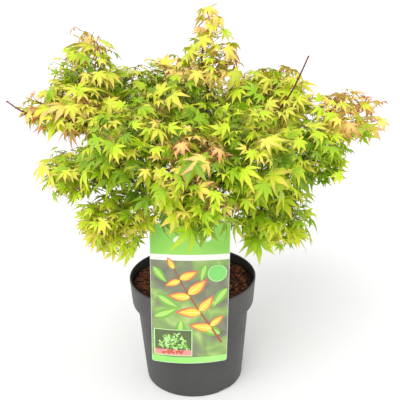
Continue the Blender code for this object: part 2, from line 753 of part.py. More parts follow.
def add_leaves(twigs, space, is_free, rng, add_piece):
    """Hangs leaves on the twigs, and returns how many there are. Each takes the pose that leaves
    it furthest from the others, of some that fit the space and miss the rest of the mass."""
    wood, leaves, middles = Crowd(), Crowd(), []
    for path, _, _ in twigs:
        wood.add(*tube(path, [TWIG_RADIUS] * len(path), 3))
    for node, along, side in leaf_nodes(twigs):
        if len(middles) == MOST_LEAVES:
            break
        best, best_room, found = None, -1, 0
        for attempt in range(LEAF_TRIES):
            spread = attempt / LEAF_TRIES
            nearest, widest = LEAF_TURN_DEG
            turn = side * math.radians(rng.uniform(nearest, widest * (1 + spread)))
            droop = math.radians(rng.uniform(*LEAF_DROOP_DEG))
            size = LEAF_LENGTH * rng.uniform(*LEAF_SIZES) * (1 - LEAF_SHRINK * spread)
            pose = leaf_pose(along, turn, droop, rng.uniform(-LEAF_TILT, LEAF_TILT))
            middle = np.array(node + pose[0] + pose[1] * (size / 2))
            out = np.linalg.norm((middle - space.centre) @ space.axes.T / space.half_sizes)
            room = min([np.linalg.norm(middle - other) for other in middles] + [LEAF_LENGTH])
            room *= 1 + out
            if room < best_room:
                continue
            points, faces = leaf_mesh(node, *pose, size)
            if (
                space.holds(np.array(points))
                and is_free(points, faces)
                and wood.misses(points, faces[:BLADE_FACES])
                and leaves.misses(points, faces)
            ):
                best, best_room, found = (points, faces, middle), room, found + 1
                if found == LEAF_CHOICES:
                    break
        if best:
            add_piece(*best[:2])
            leaves.add(*best[:2])
            middles.append(best[2])
    return len(middles)


def mass_stem(name, limbs):
    """Where a mass's stem starts, just clear of its bough's tip, and which way it runs."""
    path, _ = limbs["bough_" + name]
    direction = (path[-1] - path[-2]).normalized()
    return path[-1] + direction * GAP, direction


def make_mass(name, index, limbs, keep_clear):
    rng = np.random.default_rng(SEED + 100 + index)
    space = Space(name)
    root, direction = mass_stem(name, limbs)
    fork = root + direction * STEM_LENGTH
    mass = add_object(
        "foliage_" + name, *tube([root, fork], [BOUGH_TIP_RADIUS, TWIG_RADIUS], 3), "leaf_green"
    )
    pieces = bpy.data.collections.new("pieces")
    bpy.context.scene.collection.children.link(pieces)

    def add_piece(points, faces):
        piece = add_object("piece", points, faces, "leaf_green", smooth=False)
        bpy.context.scene.collection.objects.unlink(piece)
        pieces.objects.link(piece)

    def is_free(points, faces):
        return not BVHTree.FromPolygons(points, faces).overlap(keep_clear)

    sites = spread_sites(space, rng, root, SITES)
    twigs = grow_twigs(fork - direction * TWIG_RADIUS, direction, sites, is_free)
    longest = max(depth + length for _, depth, length in twigs)
    if name in BARE_SHOOTS:
        add_piece(*bare_shoot(twigs, *BARE_SHOOTS[name]))
    for path, depth, length in twigs:
        ends = depth, depth + length
        radii = [
            TWIG_RADIUS + (TWIG_TIP_RADIUS - TWIG_RADIUS) * way / longest
            for way in np.linspace(*ends, len(path))
        ]
        add_piece(*tube(path, radii, 3))
    leaves = add_leaves(twigs, space, is_free, rng, add_piece)
    apply_boolean(mass, "UNION", collection=pieces)
    bpy.data.collections.remove(pieces)
    keep_largest_piece(mass)
    return leaves


def bare_shoot(twigs, place, tip):
    """A long shoot with no leaves and a bud at its tip, from the twig that ends nearest to a
    place."""
    end, before = min(
        ((path[-1], path[-2]) for path, _, _ in twigs), key=lambda ends: (ends[0] - place).length
    )
    start = end + (before - end).normalized() * 2 * TWIG_RADIUS
    reach = tip - start
    along = reach.normalized()
    middle = start + reach / 2 - Vector((0, 0, SHOOT_SAG * reach.length))
    path = [start, middle, tip - along * BUD_LENGTH, tip - along * BUD_LENGTH / 2, tip]
    radii = [TWIG_TIP_RADIUS * share for share in SHOOT_WIDTHS]
    return tube(path, radii, 4)


def clearance_tree(limbs):
    """A search tree of all that foliage has to keep clear of, grown by the clearance."""
    points, faces = [], []

    def add(more_points, more_faces):
        offset = len(points)
        points.extend(more_points)
        faces.extend(tuple(v + offset for v in face) for face in more_faces)

    for name, (path, radii) in limbs.items():
        sides = TRUNK_SIDES if name == "trunk" else LIMB_SIDES
        grown = [radius + LIMB_CLEARANCE for radius in radii]
        add(*tube(path, grown, sides))
    for name in ("pot", "soil", "label_card"):
        mesh = bpy.data.objects[name].data
        add([v.co.copy() for v in mesh.vertices], [tuple(f.vertices) for f in mesh.polygons])
    return BVHTree.FromPolygons(points, faces)


def main():
    for old in list(bpy.data.objects):
        bpy.data.objects.remove(old)
    make_pot()
    make_soil()
    make_card()
    limbs = make_limbs()
    keep_clear = clearance_tree(limbs)
    for index, name in enumerate(MASSES):
        print(name, make_mass(name, index, limbs, keep_clear), "leaves")


main()
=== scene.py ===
"""A potted Japanese maple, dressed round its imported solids.

Metres, +Z up, in the frame of the solids. The trunk and boughs get a bark relief. Each mass of
foliage grows again from its bough by the rule of the solids, from the same seeds, and goes on to
finer twigs, which bear lobed leaves in opposite pairs. The pot, its soil and its card are made
again with finer meshes and procedural finishes.
"""

import json
import math
from collections import namedtuple

import bpy
import numpy as np
from mathutils import Matrix, Vector, noise
from mathutils.bvhtree import BVHTree

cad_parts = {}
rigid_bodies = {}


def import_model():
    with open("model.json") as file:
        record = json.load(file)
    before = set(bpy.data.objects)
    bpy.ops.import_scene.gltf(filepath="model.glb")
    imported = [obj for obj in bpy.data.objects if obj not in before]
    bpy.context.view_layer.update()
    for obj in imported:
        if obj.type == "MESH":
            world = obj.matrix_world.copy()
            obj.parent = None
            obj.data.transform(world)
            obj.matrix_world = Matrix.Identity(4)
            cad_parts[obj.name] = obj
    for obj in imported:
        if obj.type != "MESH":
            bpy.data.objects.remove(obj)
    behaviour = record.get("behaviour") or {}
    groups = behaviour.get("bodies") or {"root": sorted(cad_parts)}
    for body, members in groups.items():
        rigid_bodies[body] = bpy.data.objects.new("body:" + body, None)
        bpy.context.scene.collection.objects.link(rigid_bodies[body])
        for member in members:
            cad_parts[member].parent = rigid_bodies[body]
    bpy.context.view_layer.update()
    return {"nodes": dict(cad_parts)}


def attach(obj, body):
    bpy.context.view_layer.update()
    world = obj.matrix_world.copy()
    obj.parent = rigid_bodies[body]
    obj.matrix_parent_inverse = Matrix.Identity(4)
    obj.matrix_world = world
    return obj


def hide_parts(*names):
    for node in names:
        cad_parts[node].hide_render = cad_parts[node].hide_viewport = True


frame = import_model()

MM = 0.001
GAP = 0.3 * MM  # clearance between pieces that rest on each other

# --- pot, soil and card -------------------------------------------------------------------
POT_HEIGHT = 170 * MM
RIM_RADIUS = 95 * MM
COLLAR_FOOT_RADIUS = 92.1 * MM
COLLAR_FOOT_HEIGHT = 131 * MM
NECK_RADIUS = 84.3 * MM
NECK_HEIGHT = 123 * MM
BASE_RADIUS = 74.2 * MM
POT_WALL = 1.4 * MM
RIM_WALL = 2.2 * MM
BASE_PLATE = 2.4 * MM
BASE_ROUNDING = 2.4 * MM
BASE_FLAT = 14 * MM  # how far in from its edge the base has a ring of points
POT_SEGMENTS = 144
DRAIN_HOLES = 4
DRAIN_HOLE_RADIUS = 4.5 * MM
DRAIN_RING_RADIUS = 48 * MM
RIM_BEAD = 0.3 * MM  # how far the band at the rim stands out
BAND_FOOT, BAND_EDGE = 5 * MM, 4.4 * MM  # where its bevel starts and ends under the top
INNER_STEP = 0.5 * MM  # from the rim's inner face out to the wall's
INNER_FOOT, INNER_EDGE = 7 * MM, 6 * MM  # where that starts and ends under the top
CUT_OVERRUN = 2 * MM  # how far what is cut out runs past the pot
NOTCHES = 3
NOTCH_WIDTH = 20 * MM
NOTCH_HEIGHT = 4.5 * MM
NOTCH_END_HEIGHT = 1.2 * MM  # at its inner end
NOTCH_DEPTH = 7 * MM
NOTCH_OVERRUN = 4 * MM
FIRST_NOTCH_DEG = -53  # from +X

SOIL_HEIGHT = 158 * MM
SOIL_RINGS = 40
SOIL_CLEARANCE = 0.4 * MM
STEP_CLEARANCE = 1.5 * MM  # from the pot's step
SOIL_LUMPS = ((60, 1.6), (190, 1.1))  # cells a metre, and how many millimetres they rise
SOIL_SINK = 3 * MM  # at the wall
SINK_FROM = 0.85  # as a share of the way from the axis to the wall
CHIPS = 1900
CHIP_LENGTH = (3 * MM, 10 * MM)
FIBRES = 520
FIBRE_LENGTH = (7 * MM, 18 * MM)
CHIP_TINTS = ((40, 20, 13), (74, 36, 21), (112, 55, 31), (142, 78, 44), (178, 112, 68))
CHIP_ODDS = (0.26, 0.30, 0.24, 0.13, 0.07)
FIBRE_ODDS = (0.05, 0.2, 0.3, 0.25, 0.2)

CARD_WIDTH = 109 * MM
CARD_FOOT = 71 * MM
CARD_TOP = 300 * MM
CARD_THICKNESS = 0.8 * MM
CARD_COLUMNS = 36
CARD_CORNER = 3.5 * MM
CARD_LEAN_DEG = 3.5
CARD_TURN_DEG = 1.4
CARD_SHIFT = -5 * MM  # of its middle, towards -X
CARD_BOW_FOOT = 9 * MM  # how far its side edges stand back from its middle line
CARD_BOW_TOP = 4 * MM
CARD_CLEARANCE = 0.6 * MM  # from the rim
HOOK_WIDTH = 24 * MM
HOOK_BEND = 1.2 * MM
HOOK_DROP = 9 * MM
HOOK_REACH = 5.2 * MM  # from the rim's outer edge to the tongue's outer face
PRINT_LAYER = 0.06 * MM  # how far each layer of print stands off the one under it
PRINT_STEP = 3  # the longest step of a printed shape in millimetres, so that it follows the bow
BAND_INSET = 0.5 * MM
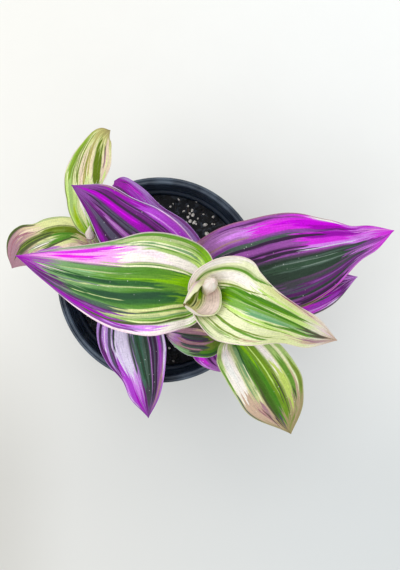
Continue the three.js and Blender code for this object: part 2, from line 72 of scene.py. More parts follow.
# Blades: the least half-width, the most a half curls in degrees, the midrib's groove by its depth and its
# share of a half, and the margin's ripple by its height and the waves along a leaf.
LEAST_HALF = 0.2
MOST_CURL = 160
MIDRIB_DEPTH, MIDRIB_WIDTH = 0.22, 0.025
RIPPLE_HEIGHT, RIPPLES = 0.35, 3.2

# Stems, sheaths and buds: a node's swelling as a share and its length, the sheath's wall, how far its faces
# start from the stem's, its lip above the blade's base, where the hairs stand out and half their thickness,
# and a bud's twist in radians and the step where its edge laps over.
NODE_SWELLING, NODE_LENGTH = 0.16, 1.7
SHEATH_WALL, SHEATH_SUNK, SHEATH_LIP, SHEATH_RIBS = 0.85, 0.15, 1.0, 16
HAIR_ROOT, HAIR_HALF = 0.75, 0.045
BUD_TWIST, BUD_STEP = 2.4, 0.16

# Finishes: the name of a piece's own map, how much coarser a leaf's streaks run along it than across, the
# cells of its skin to a millimetre, and the inputs of a stripe.
OWN_MAP = "across_along"
STREAK_SHARE = 0.06
SKIN_CELLS = 2.6
STRIPE_INPUTS = ("Ground", "Tone", "Across", "Along", "Frayed", "First", "Drift", "Bow", "Half", "From", "To")

# The stage, in metres: the floor's height, what the lamps aim at, and where the camera stands.
FLOOR_HEIGHT = -0.0002
LAMP_AIM = (0.02, 0.0, 0.09)
CAMERA_OVER = (0.0198, -0.0025)
CAMERA_LENS = 53.52

# Surface tones of the plant and its pot, as they look in even light.
TONES = {
    "lime": "#86bd12", "chartreuse": "#b2ce2f", "lemon": "#cdeb85", "grass": "#6a9936", "green": "#558a2a",
    "forest": "#336333", "slate": "#314237", "moss": "#4c6156", "teal": "#46685c", "sage": "#7fa472",
    "mint": "#8fbb86", "pale_sage": "#b6c48a", "olive": "#7d9538", "dark_olive": "#525c36",
    "cream": "#eef0c6", "butter": "#dde19d", "ivory": "#fbf3ec", "blush": "#e6cbd6", "pink": "#f3a6ec",
    "lilac": "#bd90dd", "pale_lilac": "#eadffb", "orchid": "#d98af0", "magenta": "#dc30e6",
    "deep_magenta": "#9d0bb0", "violet": "#8c4ba0", "plum": "#5f2a6a", "aubergine": "#3d2445",
    "mauve": "#ac8290", "rose": "#d2b59e", "tan": "#a8996c", "bark": "#6a5238", "white": "#f5f4ef",
    "bright_lime": "#80bb08", "chartreuse_green": "#88ad30", "grass_sage": "#6b9a55",
    "slate_forest": "#2c5136", "forest_slate": "#38513f", "sea": "#74ad7a", "steel": "#555066",
    "lemon_cream": "#e6ecaf", "hot_magenta": "#ea22e6", "bright_violet": "#b443d2", "deep_violet": "#6d2079",
    "dark_rose": "#a5707c", "bark_green": "#5c5647", "pink_blush": "#efcadf", "vivid_magenta": "#ce00e2",
    "rich_magenta": "#aa00bc", "dusty_orchid": "#b276bf", "amethyst": "#9c54aa", "slate_grey": "#48474f",
    "leaf_sage": "#a8c674", "spring": "#7fb04f", "vivid_green": "#5c9418", "fern": "#4a8420",
    "deep_olive": "#667d18", "khaki": "#b9b06a", "pale_rose": "#ead5bb", "pale_pink": "#fbe6ef",
    "grey_sage": "#74857c", "disc_pink": "#ead5cd", "shell": "#f1e8e0", "deep_leaf": "#486f22",
    "olive_green": "#749a24", "corn": "#c6da6c",
}

# Stems and buds: points of the path from the soil upward, and radii along it.
SHOOTS = {
    "main": {
        "path": [(8, -3, 60), (14, -4, 80), (19, -4.5, 100), (21.5, -4.8, 125), (22.5, -5, 156)],
        "radius": [2.5, 2.3, 2.3, 2.1, 1.5],
        "bud": [(22.4, -5, 153.6), (23.5, -3.1, 161), (24.8, -0.7, 168.5)],
        "bud_radius": [2.1, 2.4, 2.7, 3.1, 3, 1.2],
        "slot": "stem_green",
        "tones": ("olive", "mauve"),
    },
    "left": {
        "path": [
            (-12, -6, 58), (-12.5, -6, 72), (-14.5, -4, 84), (-21, 5, 92), (-28, 14.5, 96), (-31, 18, 99),
            (-32.8, 21, 104),
        ],
        "radius": [2.3, 2.2, 2.1, 2, 1.7, 1.5, 1.3],
        "bud": [(-32.6, 20.8, 103.2), (-32.7, 22.4, 105.5), (-32, 25.4, 109)],
        "bud_radius": [2.1, 2.2, 1.5, 0.3],
        "slot": "stem_tan",
        "tones": ("tan", "violet"),
    },
    "front": {
        "path": [
            (17, -12, 58), (18, -13, 72), (23, -17.5, 84), (30.5, -24.5, 96), (33.5, -27, 103),
            (34, -27.5, 108.5),
        ],
        "radius": [2.3, 2.2, 2.1, 1.9, 1.7, 1.4],
        "bud": [(33.9, -27.4, 107.2), (34.2, -27.8, 111), (34.6, -28.2, 115.5)],
        "bud_radius": [1.9, 2, 1.5, 0.4],
        "slot": "stem_green",
        "tones": ("olive", "mauve"),
    },
}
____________
■ **Your instructions**
Quote word for word every line from the one that has "Continue the three.js" through the one that has "RIPPLE_HEIGHT, RIPPLES = 0.35, 3.2".

■ **Finished exercise**
Continue the three.js and Blender code for this object: part 2, from line 72 of scene.py. More parts follow.
# Blades: the least half-width, the most a half curls in degrees, the midrib's groove by its depth and its
# share of a half, and the margin's ripple by its height and the waves along a leaf.
LEAST_HALF = 0.2
MOST_CURL = 160
MIDRIB_DEPTH, MIDRIB_WIDTH = 0.22, 0.025
RIPPLE_HEIGHT, RIPPLES = 0.35, 3.2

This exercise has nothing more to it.